Unfortunately, a lot of the mainstream candidates who had promised to show up didn’t, which meant there was a preponderance of independent candidates, ranging from the truly thought-provoking to the truly bizarre.

We got personal revelations (“It just takes one guy like me to degentrify a whole neighbourhood” – Leon Kaplan), bad dirty jokes, rants against gangs, admissions that No. 5 Orange is a favourite drinking spot, and, from Marijuana Party candidate Marc Emery,  warnings of impending financial calamity at the city.

His best line: “I’ve had 21 arrests and six raids — I’ve got the resilience to deal with the major shit that’s going to hit the fan.”

In some kind of glitch, Emery was declared voted out in the first round (don’t understand that, because two of the three of us judges voted for him), which prompted huge booing from the crowd. One woman even gave me the finger — hmm, perhaps Project Civil City isn’t just a bad idea after all.

Environmentalist and Work Less Party candidate Betty Krawczyk then left in protest.

In the end, the three “serious” candidates — Michael Geller of the Non-Partisan Association, Ellen Woodsworth from the Coalition of Progressive Electors, and Sean Bickerton, also of the NPA — made it to the final round. (Geller had a serious and well-paid cheering section present, which helped once the decisions moved to an audience-response basis.) So did two interesting independents: Lea Johnson and Geri Tramutola of the Work Less Party.
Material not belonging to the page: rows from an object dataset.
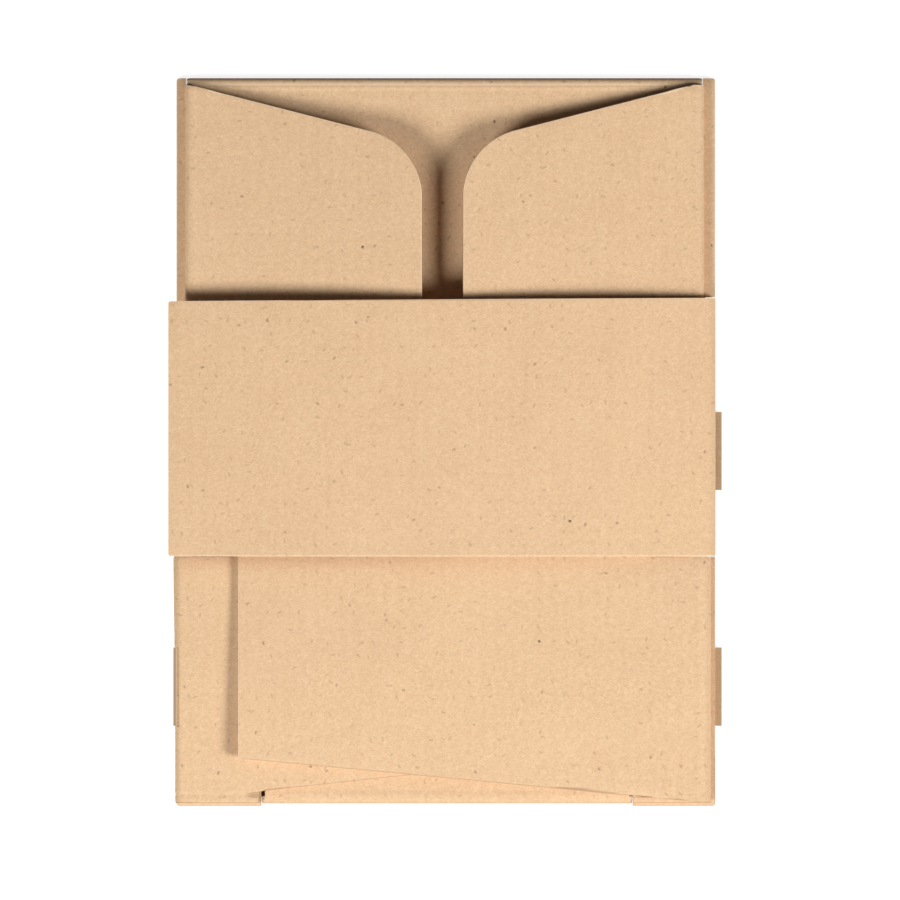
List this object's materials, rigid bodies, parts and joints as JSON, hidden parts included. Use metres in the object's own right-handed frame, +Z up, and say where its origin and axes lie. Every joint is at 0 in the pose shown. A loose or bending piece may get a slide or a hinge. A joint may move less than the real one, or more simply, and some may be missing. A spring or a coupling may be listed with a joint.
{
  "type": "flattened cardboard box",
  "caption": "Corrugated board shipping box folded flat: base panel, end walls with ears folded in, and a wide closing flap bowed across the middle.",
  "frame": {"origin": "middle of the whole outline, on the ground under the base panel", "axes": "+X across the base panel towards the closing flap's crease, +Y along the base panel towards the end with the short ears, +Z up"},
  "size_m": [0.2576, 0.339, 0.0254],
  "materials": {
    "kraft_board": "matt brown kraft corrugated board",
    "flap_board": "matt brown kraft corrugated board"
  },
  "bodies": {
    "blank": {"folded_blank": "kraft_board"},
    "flap": {"closing_flap": "flap_board"}
  },
  "joints": [
    {"name": "closing_flap_crease", "type": "hinge", "parent": "blank", "child": "flap", "pos_m": [0.1243, 0.007, 0.0114], "axis": [0, 1, 0], "range_deg": [0, 170]}
  ]
}
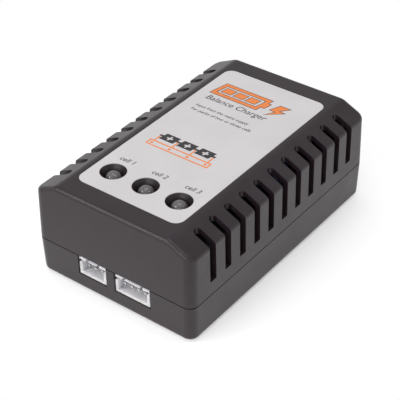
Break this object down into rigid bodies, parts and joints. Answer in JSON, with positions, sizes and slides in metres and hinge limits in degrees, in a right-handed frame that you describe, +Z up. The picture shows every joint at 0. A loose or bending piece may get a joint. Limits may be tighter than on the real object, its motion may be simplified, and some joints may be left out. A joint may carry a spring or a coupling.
{
  "type": "balance battery charger",
  "caption": "Compact mains balance charger: slotted two-part casing, printed top label, indicator lamps, balance sockets in front and a mains inlet at the rear.",
  "frame": {"origin": "centre of the rectangular footprint, on the surface the charger rests on", "axes": "+Z up, +Y from the balance sockets (front) towards the mains inlet (rear), +X to the right when facing the balance sockets"},
  "size_m": [0.0574, 0.09, 0.033],
  "materials": {
    "casing_plastic": "black, fine spark texture",
    "label_film": "light silver grey, satin",
    "screw_steel": "bright zinc plated",
    "lamp_resin": "clear, slightly smoky",
    "spacer_plastic": "black",
    "socket_plastic": "white, slightly translucent",
    "contact_metal": "tin plated",
    "inlet_plastic": "black",
    "pin_metal": "nickel plated",
    "lead_metal": "tinned",
    "solder_metal": "bright solder",
    "board_laminate": "green lacquer",
    "fuse_glass": "clear",
    "fuse_metal": "nickel plated",
    "film_capacitor_plastic": "yellow moulded box",
    "thermistor_coating": "dark green dipped",
    "disc_coating": "blue dipped",
    "ferrite": "dark grey, sintered",
    "copper_wire": "enamelled copper",
    "can_aluminium": "drawn",
    "capacitor_sleeve": "dark shrink film",
    "former_plastic": "black phenolic",
    "winding_tape": "yellow polyester tape",
    "package_epoxy": "black moulding compound",
    "resistor_lacquer": "blue lacquer"
  },
  "bodies": {
    "root": {"upper_shell": "casing_plastic", "lower_shell": "casing_plastic", "top_label": "label_film", "case_screws": "screw_steel", "lamp_cell_1": "lamp_resin", "lamp_cell_2": "lamp_resin", "lamp_cell_3": "lamp_resin", "lamp_spacers": "spacer_plastic", "lamp_leads": "lead_metal", "balance_socket_2s_housing": "socket_plastic", "balance_socket_3s_housing": "socket_plastic", "balance_socket_2s_contacts": "contact_metal", "balance_socket_3s_contacts": "contact_metal", "mains_inlet_housing": "inlet_plastic", "mains_inlet_pins": "pin_metal", "circuit_board": "board_laminate", "solder_joints": "solder_metal", "component_leads": "lead_metal", "package_legs": "lead_metal", "fuse_glass": "fuse_glass", "fuse_caps": "fuse_metal", "fuse_wire": "lead_metal", "mains_filter_capacitor": "film_capacitor_plastic", "inrush_thermistor": "thermistor_coating", "safety_capacitor": "disc_coating", "filter_choke_core": "ferrite", "filter_choke_winding": "copper_wire", "bridge_rectifier": "package_epoxy", "bulk_capacitor_can": "can_aluminium", "bulk_capacitor_sleeve": "capacitor_sleeve", "supply_controller": "package_epoxy", "feedback_coupler": "package_epoxy", "cell_control_chip": "package_epoxy", "transformer_core": "ferrite", "transformer_coil_former": "former_plastic", "transformer_winding": "winding_tape", "transformer_core_tape": "winding_tape", "transformer_pins": "lead_metal", "output_diodes": "package_epoxy", "resistors": "resistor_lacquer", "cell_transistors": "package_epoxy", "cell_capacitor_cans": "can_aluminium", "cell_capacitor_sleeves": "capacitor_sleeve"}
  },
  "joints": []
}
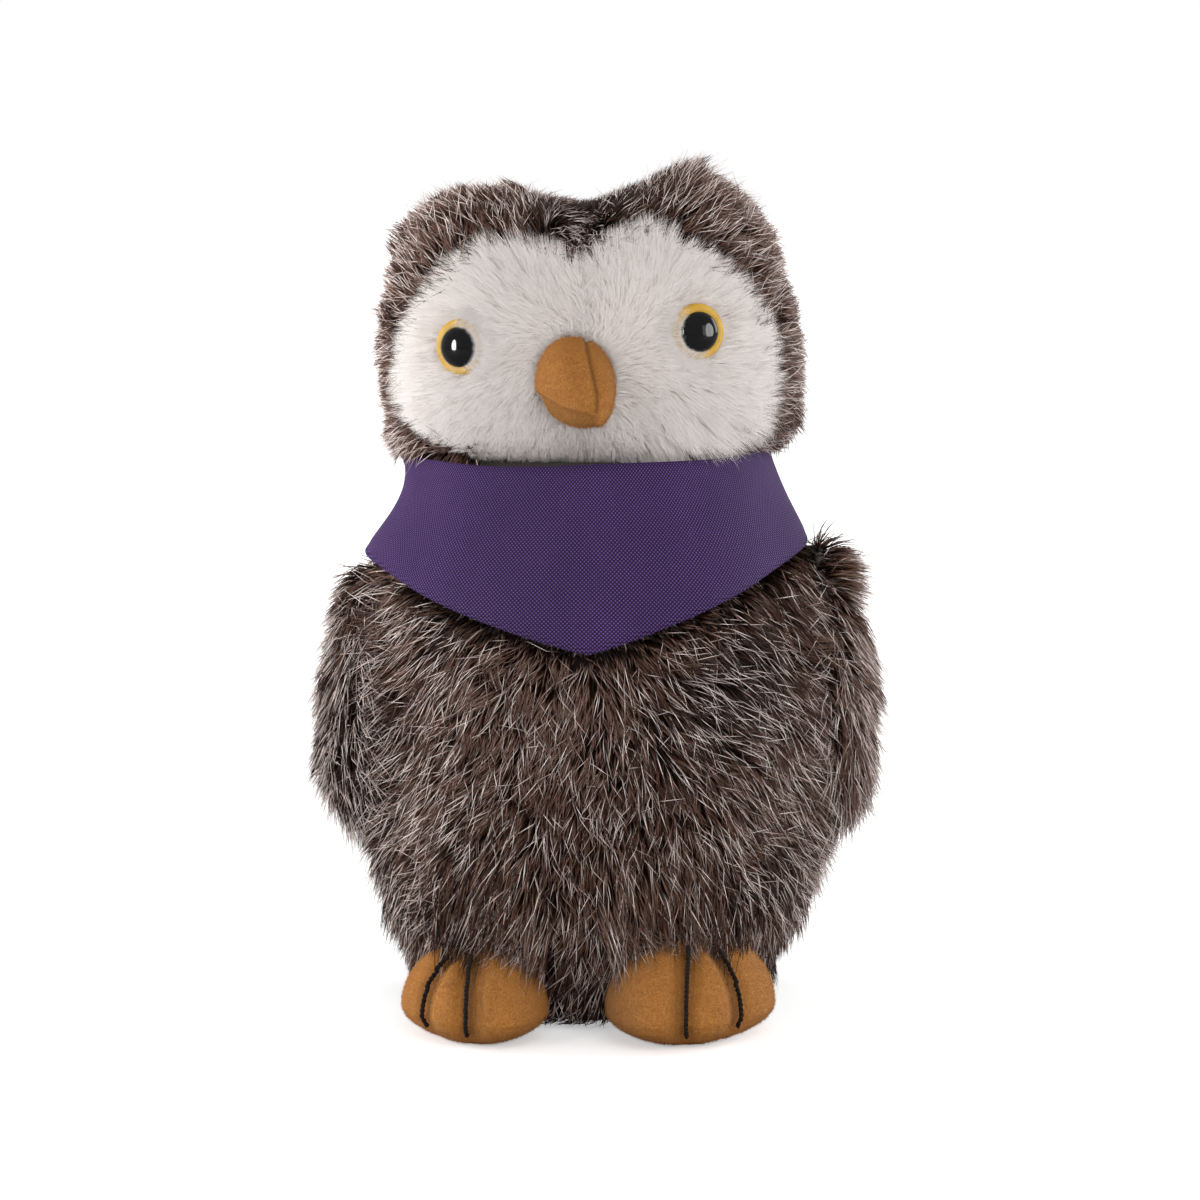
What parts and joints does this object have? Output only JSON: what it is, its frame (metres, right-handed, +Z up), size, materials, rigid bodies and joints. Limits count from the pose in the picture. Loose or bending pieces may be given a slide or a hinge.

Lea, the kind of nice guy who would actually probably really be elected in a smaller town with his background in engineering, international humanitarian work and Downtown Eastside vounteerism, told some lovely stories. Geri came across as incredibly articulate and informed on many city issues — someone asked after why Vision hadn’t snaffled her as a candidate. (Maybe because she lives in Burnaby.)

In the end, the final question from Trevor that decided the winner was “Thinking back to Mr. Peanut’s campaign to be mayor, which cartoon character would you pick to run city hall?”

Michael picked Fritz the Cat: “He’s entertaining and disgusting — not unlike some of the people I’m running with.”

Ellen picked Superwoman.

Lea picked Goofy: “He’s quite a philosopher.”

Sean Bickerton picked Barney. “Superman would impose solutions but Barney is probably a better example. He’s friendly to children and transparent and open in his decision-making processes.”

And Geri chose Lisa Simpson, because she’s intelligent and well-informed.

The audience cheering was the loudest for Geri, with one of Michael Geller’s supporters saying he just couldn’t bring himself to ramp up the whistling for his candidate after Michael chose Fritz the Cat.

She was duly crowned the winner — one of the few in this weird campaign.